盛んな国際交流の背景には、中3生のほぼ全員が参加する9日間のカナダ語学体験ツアーなどがあるが、これも今年度の実施は見送られ、1年延期されて高1での実施にするようである。今後は定例的に高1での実施となる可能性もあるとのこと。
夏休み3週間の実施予定だったオーストラリアセミナーも残念ながら中止となり、かわりとしてオーストラリア・クイーンズランド大学のオンライン講義に参加したりもしている。
【進路・ライフスキルプログラム】
「吉祥進学」という進路指導室作成の中身の濃いデータ集がある。吉祥生の進路動向についての詳細な分析データと、大学入試全般の概況や全国の大学ごとの入試動向の分析など、保存をしておくべき内容が満載のものである。
高1の秋に進路選択をして理系・文系・芸術系に分かれるが、進路決定のための材料として、卒業生講演会や各分野の専門家を招いた教養講座、音楽・美術などの課外授業、170講座以上に及ぶ夏期講習などがある。
近年は、理系:文系・芸術系の人数比がほぼ半々になっている。
医学部医学科志望生も多く、2020年度入試では国公立大・私立大合計で76名(現役生42名)が合格を勝ち取っている。
■入試情報
〈 2020年度中学入試結果 〉
過去2年は入学者人数が当初の予想を上回り6クラス予定が7クラス編成となっていたが、2020年度入試では6クラス体制を維持することを念頭に合格者を出した。その結果、第1回入試の合格者は昨年比△27名、第2回入試の合格者は昨年比△24名となった。特に第2回入試では合格者平均が271.9/340点(79.4%)、合格最低点は253/340点(74.4%)と昨年よりも9%アップという、受験生にとっては厳しい入試となった。
ちなみに、2020年度入試の繰上げ合格者はゼロである。
併願校については、第1回入試受験者では豊島岡女子が相変わらず多く、大妻、富士見、晃華学園などが続く。大学付属校では学習院女子が最多となっている。第2回入試受験者になると御三家との併願者が目に付くようになり、特に女子学院との併願者が多いのは例年通りである。鷗友学園との併願者も多い。大学付属校については、学習院女子はここでも多く見られるが、早稲田実業や立教女学院、3日に慶應中等部を受験する生徒も多い。
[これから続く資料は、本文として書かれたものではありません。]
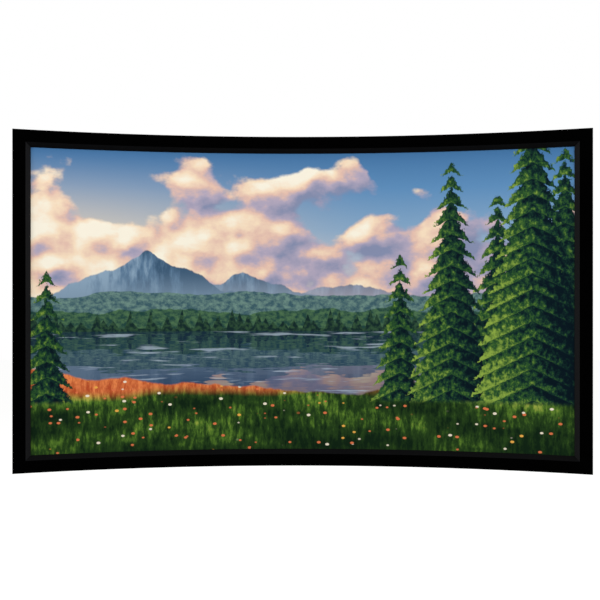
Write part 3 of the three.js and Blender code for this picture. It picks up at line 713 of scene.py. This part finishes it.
def springPath():
    # out, level and sideways along the wire: round the rod, round the coil and over the lip's bead
    level = rod["level"]
    turn = math.radians(springs["rodHookTurn"])
    path = []
    for i in range(springs["hookSteps"] + 1):
        angle = turn * (1 - i / springs["hookSteps"])
        path.append((rod["inset"] + springs["rodHook"] * math.cos(angle),
                     level + springs["rodHook"] * math.sin(angle), 0.0))
    start = springs["coilStart"] + springs["wire"] / 2
    end = springs["coilEnd"] - springs["wire"] / 2
    path.append((start - springs["wire"], level, 0.0))
    radius = (springs["coil"] - springs["wire"]) / 2
    turns = (end - start) / springs["pitch"]
    steps = int(turns * springs["stepsPerTurn"])
    for i in range(steps + 1):
        angle = 2 * math.pi * turns * i / steps
        # the wire runs in from the middle at both ends of the coil
        grown = radius * min(1.0, 0.35 + i / 5, 0.35 + (steps - i) / 5)
        path.append((start + (end - start) * i / steps, level + grown * math.sin(angle), grown * math.cos(angle)))
    path.append((end + springs["wire"], level, 0.0))
    bead, bend = springs["beadHook"], springs["hookBend"]
    for i in range(5):
        angle = i / 4 * math.pi / 2
        path.append((bead - bend + bend * math.sin(angle), level - bend + bend * math.cos(angle), 0.0))
    path.append((bead, springs["hookLevel"], 0.0))
    return path


def springMesh():
    curve = bpy.data.curves.new("springWire", "CURVE")
    curve.dimensions = "3D"
    curve.bevel_depth = springs["wire"] / 2
    curve.bevel_resolution = 1
    curve.use_fill_caps = True
    line = curve.splines.new("POLY")
    path = springPath()
    line.points.add(len(path) - 1)
    for point, (out, level, aside) in zip(line.points, path):
        point.co = (aside, -level, out, 1.0)
    wire = bpy.data.objects.new("springWire", curve)
    mesh = bpy.data.meshes.new_from_object(wire)
    bpy.data.objects.remove(wire)
    bpy.data.curves.remove(curve)
    return mesh


def makeSprings():
    shape = springMesh()
    for place, side in sides.items():
        for i, along in enumerate(springPlaces(place)):
            bm = bmesh.new()
            bm.from_mesh(shape)
            bmesh.ops.translate(bm, verts=bm.verts, vec=(along, 0, side["reach"]))
            turnToSide(bm, side)
            roll(bm)
            bmesh.ops.recalc_face_normals(bm, faces=bm.faces)
            makePiece(place + "Spring" + str(i + 1), bm, [springWire], 60, "spring", place + "_spring_" + str(i + 1))
    bpy.data.meshes.remove(shape)


cloth = {
    "thickness": 0.0006,
    "front": 0.0131,
    "sleeveTurn": 225,  # degrees
    "sleeveSteps": 10,
    "columns": 80,
    "rows": 6,
    "weldFrom": 0.0051,  # out from the visible edge
    "weldTo": -0.008,
    "weldGap": 0.00002,
    "sleeveEnd": 0.010,
    "cornerOverlap": 0.005,
    "notchHalf": 0.006,
    "notchFrom": 0.0074,
    "flat": (2.523, 1.458),
}


def cutLines(bm, axis, places):
    for place in places:
        spot = Vector((0, 0, 0))
        spot[axis] = place
        way = Vector((0, 0, 0))
        way[axis] = 1
        bmesh.ops.bisect_plane(bm, geom=list(bm.verts) + list(bm.edges) + list(bm.faces), dist=1e-6,
                               plane_co=spot, plane_no=way)


def isCutAway(spot):
    # the squares at the corners, and a notch in the sleeve at each spring
    across, up = abs(spot.x), abs(spot.z)
    wide, high = screen["halfWidth"], screen["halfHeight"]
    end, overlap, notch = cloth["sleeveEnd"], cloth["cornerOverlap"], cloth["notchHalf"]
    if across > wide - end and up > high - end and (across > wide + overlap or up > high + overlap):
        return True
    if up > high + cloth["notchFrom"]:
        return any(abs(spot.x - place) < notch for place in springPlaces("top"))
    if across > wide + cloth["notchFrom"]:
        return any(abs(spot.z - place) < notch for place in springPlaces("left"))
    return False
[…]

今年は入試日程が3日に移動した青山学院との併願者も20名近くになった。
いずれにしろ、最上位校に位置付けられる難易度で、今後さらに上昇の可能性が高い。
〈 2021年度中学入試 | 変更点 〉
2月4日の第3回入試を廃止して、従来の3回入試から2回入試に変更する。
入試日と募集人数は以下の通り。
第1回 ― 2月1日、134名
第2回 ― 2月2日、100名
・試験科目は2回とも4教科。
国語・算数―各50分・各100点、社会・理科―各35分・各70点。
・合否は4科総合点で判定。
・募集人数は、従来の第3回入試の30名が第1回に20名、第2回に10名上乗せされる。
・合格発表は試験当日の20:30、インターネット発表のみ。
・追加合格は2回とも受験した生徒から出す。
2回入試への移行理由としては、従来の第3回入試は定員が30名と少なく、そこに600人前後の応募者と400~500人の受験者が集まり、受験生にとっては負担の大きいものとなっていた。特に吉祥第一志望という生徒にとっては、かなり合格が見えづらいものだったと思われる。第1回・第2回入試に定員を割り振ることによって、本校第一志望の生徒に多少でも合格の可能性を広げることができればとの思いがあるのだろう。
■その他
9月頃に募集要項の発表が予定されています。
その後、9月~11月までは毎月・月1回の説明会があり、12月13日(日)に入試問題説明会が実施予定です。実際に足を運んで、先輩となる生徒たちの実際の様子を見たり学校の空気を吸ってみたりしてみてはどうだろうか。
時間があれば西荻窪の街の散策もおすすめです。駅周辺を中心に、いろいろな表情を持ったお店が多く、子供を通わせるには安心できるところだと思います。